The embedded message in the first block of Bitcoin [“The Times 03/Jan/2009 Chancellor on brink of second bailout for banks”] is a direct reference to this moment. The effect was to spotlight the risks of entrusting value to institutions that might be rescued at taxpayer expense or collapse entirely. Many have turned toward P2P digital money as a hedge against those risks.

Censorship in Payment Processors

Alongside monetary collapse and regulation, there is a persistent story of payment processors and financial gatekeepers cutting off or limiting access to services for individuals or organizations deemed “undesirable” or “suspicious” for any reason. Early in the 2000s, for instance, one striking case saw PayPal freeze an account set up in 2005 to raise Hurricane Katrina relief funds. After nearly $28,000 was donated in nine hours, the processor alleged fraud and blocked the account. They even refused to donate these raised funds (legitimately owned by their client) themselves.

It wasn’t a one-time case. In 2010, PayPal froze the account of the German foundation managing WikiLeaks donations, citing policy violations after U.S. pressure. Visa, Mastercard, Western Union, and other payment processors joined this decision at the time, and only Mastercard ended up backing down.

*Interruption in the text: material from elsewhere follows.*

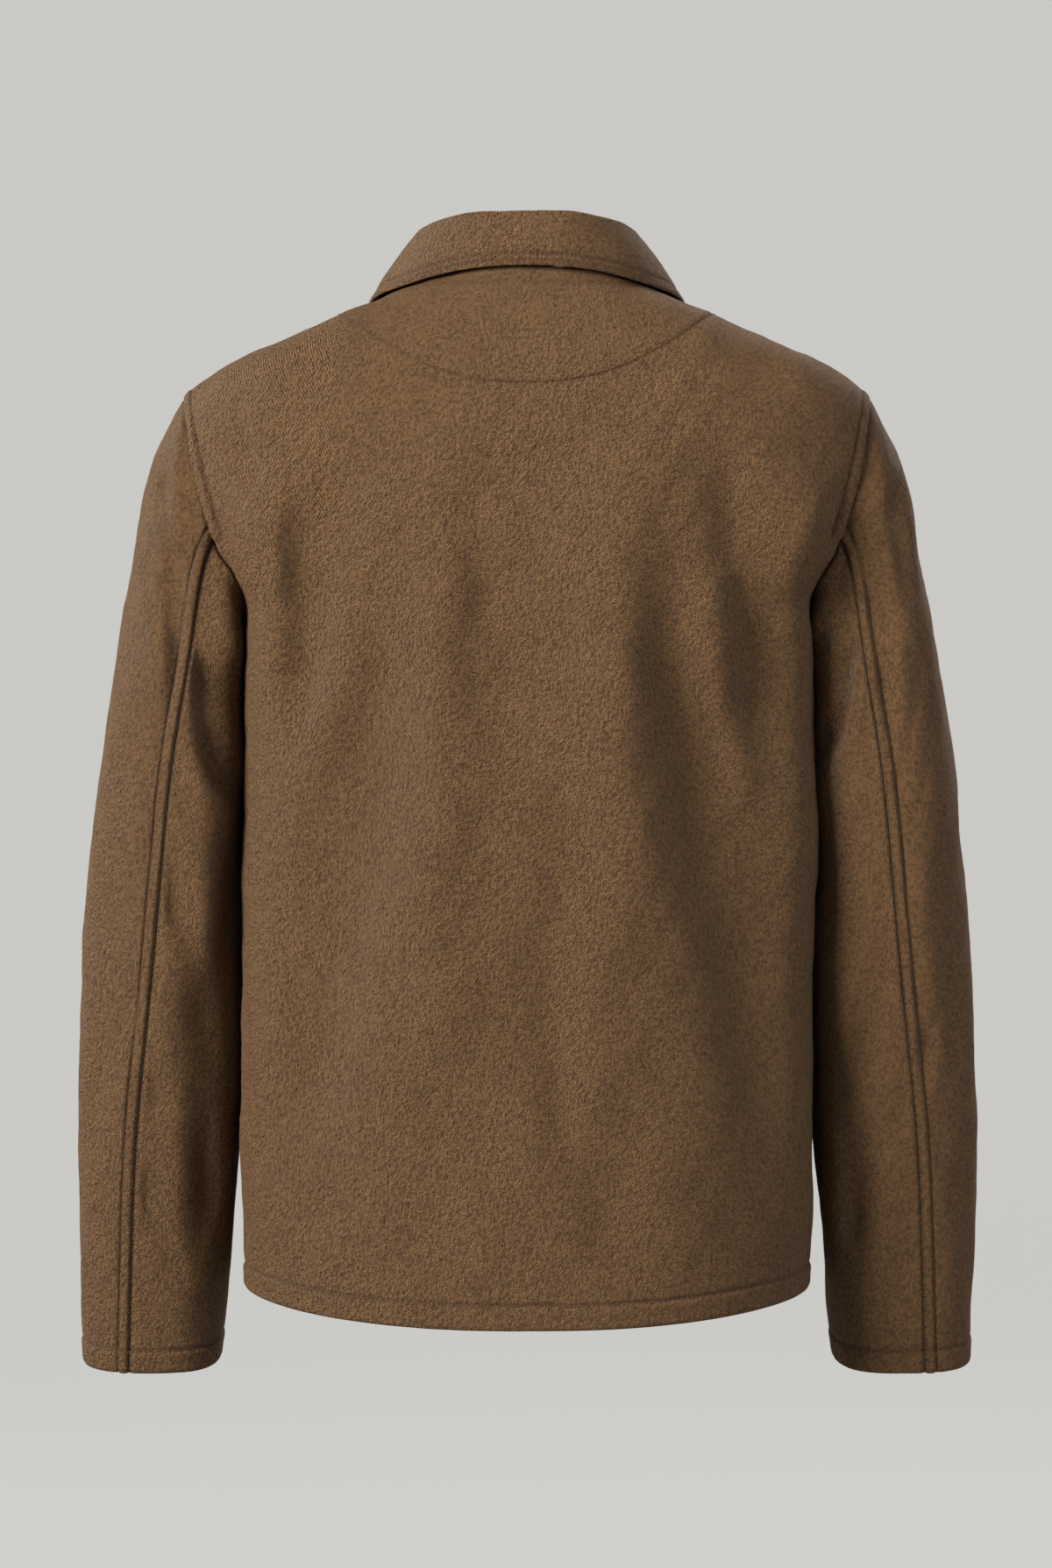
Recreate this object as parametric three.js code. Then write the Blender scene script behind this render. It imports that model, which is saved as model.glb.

More recently, in 2025, Visa, Mastercard, PayPal (again, yes), and Stripe faced backlash for pressuring platforms like Itch.io and Steam to remove adult games after an Australian lobby’s campaign. These actions sparked global criticism and a petition with over 147,000 signatures, as many saw it as another sign of payment giants controlling lawful digital content.

As we can see, reliance on centralized payment intermediaries means facing opaque rules and potential censorship. Decentralized systems and cryptocurrencies offer a route where value transfer no longer depends on corporate permission or gatekeepers.

Fight with Decentralization

When control is concentrated (in a government, central bank, private company, or digital-currency issuer), the failure modes are amplified. Centralization brings risk of collapse, censorship, restrictions, seizure, or inflated currency. The stories above illustrate those risks clearly. Cryptocurrencies and P2P systems challenge that by spreading trust across networks built with hundreds and thousands of independent nodes, reducing dependence on intermediaries, and giving individuals direct control.

Projects like Obyte show this ethos: decentralized ledger structures, P2P transfers, and non-custodial ownership. While decentralization is not a cure-all and brings its own challenges, it addresses many of the systemic failures we have seen before. The goal is quite simply to shift power away from potentially corrupted actors and mitigate the risk that one decision or one organization can destroy value or restrict access.

In each of these episodes, we see real failures of control, access, and trust. What those failures point toward is a world where individuals can hold value, transact, and communicate without needing to rely on a fragile set of intermediaries. That was the promise of P2P systems and cryptocurrencies, and their roots lie in these horror stories of the past. Let’s build a better future together!